> _WHAT YOU SHOULD DO_
Write out exactly the lines from the line with "const dish = new THREE.Group();" through the line with "obj.matrix_world = world", both ends included, and no other line.

> _INFORMATION SHOWN_
>> Start
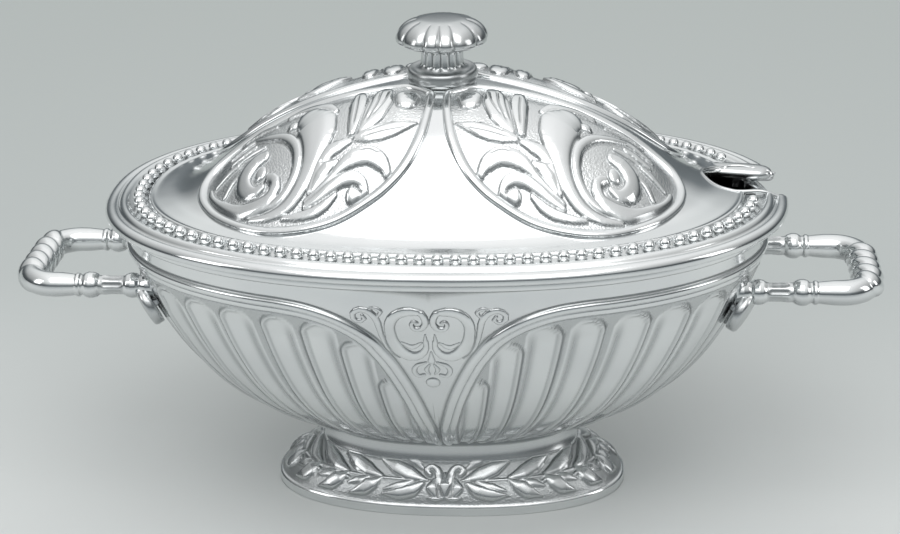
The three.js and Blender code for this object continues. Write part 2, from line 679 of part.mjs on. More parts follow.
// The handle at the +X end.
function makeHandle() {
  const centre = HANDLE_REACH - GRIP_RADIUS;
  const start = centre - BEND_RADIUS;
  let handle = handleLoop(centre, start).add(grip(centre));
  for (const { origin, axis } of padSeats(1)) {
    const root = origin.x + PAD_THICKNESS / 2;
    const arm = solid(turned([
      point(0, 0),
      ...ARM_SHARES.map(([run, out]) => point(out * BAR_RADIUS, run * (start - root))),
      point(0, start - root),
    ], BAR_SIDES));
    const back = origin.clone().addScaledVector(axis, BOSS_RISE + SEAT);
    const behind = drum(PAD_RADIUS * 2, -PAD_RADIUS * 2, 0);
    const bore = drum(SCREW_RADIUS + SCREW_PLAY, -OVERRUN, PAD_BORE);
    handle = handle
      .add(placed(arm, new THREE.Vector3(root, origin.y, HANDLE_HEIGHT), new THREE.Vector3(1, 0, 0)))
      .subtract(placed(behind, back, axis))
      .add(placed(handlePad(), back, axis))
      .subtract(placed(bore, back, axis));
  }
  return handle;
}

// A pan-head screw: underside of the head at zero, shank up the axis, driver recess below.
function screw(length) {
  const [flat, side] = HEAD_ROUND_SHARES;
  return solid(turned([
    point(0, DRIVE_DEPTH - HEAD_HEIGHT), point(DRIVE_RADIUS, DRIVE_DEPTH - HEAD_HEIGHT),
    point(DRIVE_RADIUS, -HEAD_HEIGHT), point(HEAD_RADIUS * flat, -HEAD_HEIGHT),
    point(HEAD_RADIUS, -HEAD_HEIGHT * side), point(HEAD_RADIUS, 0), point(SCREW_RADIUS, 0),
    point(SCREW_RADIUS, length), point(0, length),
  ], SMALL_SIDES));
}

function washer() {
  const blank = drum(WASHER_RADIUS, 0, WASHER_THICKNESS);
  return blank.subtract(drum(SCREW_RADIUS + SCREW_PLAY, -OVERRUN, OVERRUN));
}

// A screw and its washer against a face, with the bore that takes the screw starting at
// a distance beyond it. The axis points from the face into the metal.
function fastening(face, axis, between, bore) {
  const washerBack = face.clone().addScaledVector(axis, -SEAT - WASHER_THICKNESS);
  const head = washerBack.clone().addScaledVector(axis, -SEAT);
  const length = 2 * SEAT + WASHER_THICKNESS + between + bore - SEAT;
  return {
    screw: placed(screw(length), head, axis),
    washer: placed(washer(), washerBack, axis),
  };
}

function handleFastening({ origin, axis }) {
  const face = origin.clone().addScaledVector(axis, -BOWL_WALL - BOSS_RISE);
  return fastening(face, axis, BOWL_WALL + 2 * BOSS_RISE + SEAT, PAD_BORE);
}

function knobFastening() {
  const face = new THREE.Vector3(0, 0, LID_TOP - LID_WALL);
  return fastening(face, upward(), LID_WALL + SEAT, KNOB_BORE);
}

function footFastening(place) {
  const face = place.clone().setZ(FOOT_HEIGHT - FOOT_PLATE);
  return fastening(face, upward(), FOOT_PLATE + SEAT, FOOT_BORE);
}

function mesh(name, shape, finish) {
  const { vertProperties, triVerts } = shape.getMesh();
  const geometry = new THREE.BufferGeometry();
  geometry.setAttribute('position', new THREE.BufferAttribute(vertProperties, 3));
  geometry.setIndex(new THREE.BufferAttribute(triVerts, 1));
  geometry.computeVertexNormals();
  const piece = new THREE.Mesh(geometry, new THREE.MeshStandardMaterial(finish));
  piece.name = name;
  return piece;
}

function makeDish() {
  const dish = new THREE.Group();
  dish.name = 'tureen';
  const rightHandle = makeHandle();
  dish.add(
    mesh('foot', makeFoot(), CAST_METAL),
    mesh('bowl', makeBowl(), CAST_METAL),
    mesh('handle_right', rightHandle, CAST_METAL),
    mesh('handle_left', moved(rightHandle, new THREE.Matrix4().makeRotationZ(Math.PI)), CAST_METAL),
    mesh('lid', makeLid(), CAST_METAL),
    mesh('knob', makeKnob(), CAST_METAL),
  );
  const places = {
    handle_right_front: handleFastening(padSeat(1, -1)),
    handle_right_back: handleFastening(padSeat(1, 1)),
    handle_left_front: handleFastening(padSeat(-1, -1)),
    handle_left_back: handleFastening(padSeat(-1, 1)),
    foot_left: footFastening(footScrewPlaces()[0]),
    foot_right: footFastening(footScrewPlaces()[1]),
    knob: knobFastening(),
  };
  for (const [place, fasteners] of Object.entries(places)) {
    dish.add(mesh(`${place}_screw`, fasteners.screw, STEEL));
    dish.add(mesh(`${place}_washer`, fasteners.washer, SEAL));
  }
  return dish;
}

export default makeDish();
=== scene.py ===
# %% [markdown]
# An oval covered serving dish in polished cast aluminium: a fluted bowl on a flared foot,
# two loop handles, and a domed lid with four scrolled panels, a row of beads and a knob.
# The CAD model gives every piece its place. Here each casting gets the relief that the
# CAD leaves out, a finish, light and a camera.

# %% Load the frame
import math
import bmesh
import bpy
import numpy as np
from mathutils import Matrix, Vector


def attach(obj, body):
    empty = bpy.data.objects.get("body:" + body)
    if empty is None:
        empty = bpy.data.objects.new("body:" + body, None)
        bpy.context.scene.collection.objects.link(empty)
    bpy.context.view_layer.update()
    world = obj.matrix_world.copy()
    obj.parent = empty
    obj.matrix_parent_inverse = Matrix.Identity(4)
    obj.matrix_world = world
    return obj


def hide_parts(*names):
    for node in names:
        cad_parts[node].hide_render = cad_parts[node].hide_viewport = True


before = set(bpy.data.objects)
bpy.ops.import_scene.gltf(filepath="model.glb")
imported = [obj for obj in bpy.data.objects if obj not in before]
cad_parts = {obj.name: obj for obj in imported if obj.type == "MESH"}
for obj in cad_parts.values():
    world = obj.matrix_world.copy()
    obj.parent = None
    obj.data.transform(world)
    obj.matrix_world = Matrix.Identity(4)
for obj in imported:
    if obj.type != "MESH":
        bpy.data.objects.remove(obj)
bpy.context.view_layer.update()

# %% [markdown]
# The camera stands about a metre away and looks down a little, so the lid and the front
# of the bowl both show. It is placed by the point of the dish's upright axis at the height
# of the bead row, and by the pixel where that point shows, which needs no lens shift.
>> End
> _WRITTEN REPLY_
  const dish = new THREE.Group();
  dish.name = 'tureen';
  const rightHandle = makeHandle();
  dish.add(
    mesh('foot', makeFoot(), CAST_METAL),
    mesh('bowl', makeBowl(), CAST_METAL),
    mesh('handle_right', rightHandle, CAST_METAL),
    mesh('handle_left', moved(rightHandle, new THREE.Matrix4().makeRotationZ(Math.PI)), CAST_METAL),
    mesh('lid', makeLid(), CAST_METAL),
    mesh('knob', makeKnob(), CAST_METAL),
  );
  const places = {
    handle_right_front: handleFastening(padSeat(1, -1)),
    handle_right_back: handleFastening(padSeat(1, 1)),
    handle_left_front: handleFastening(padSeat(-1, -1)),
    handle_left_back: handleFastening(padSeat(-1, 1)),
    foot_left: footFastening(footScrewPlaces()[0]),
    foot_right: footFastening(footScrewPlaces()[1]),
    knob: knobFastening(),
  };
  for (const [place, fasteners] of Object.entries(places)) {
    dish.add(mesh(`${place}_screw`, fasteners.screw, STEEL));
    dish.add(mesh(`${place}_washer`, fasteners.washer, SEAL));
  }
  return dish;
}

export default makeDish();
=== scene.py ===
# %% [markdown]
# An oval covered serving dish in polished cast aluminium: a fluted bowl on a flared foot,
# two loop handles, and a domed lid with four scrolled panels, a row of beads and a knob.
# The CAD model gives every piece its place. Here each casting gets the relief that the
# CAD leaves out, a finish, light and a camera.

# %% Load the frame
import math
import bmesh
import bpy
import numpy as np
from mathutils import Matrix, Vector


def attach(obj, body):
    empty = bpy.data.objects.get("body:" + body)
    if empty is None:
        empty = bpy.data.objects.new("body:" + body, None)
        bpy.context.scene.collection.objects.link(empty)
    bpy.context.view_layer.update()
    world = obj.matrix_world.copy()
    obj.parent = empty
    obj.matrix_parent_inverse = Matrix.Identity(4)
    obj.matrix_world = world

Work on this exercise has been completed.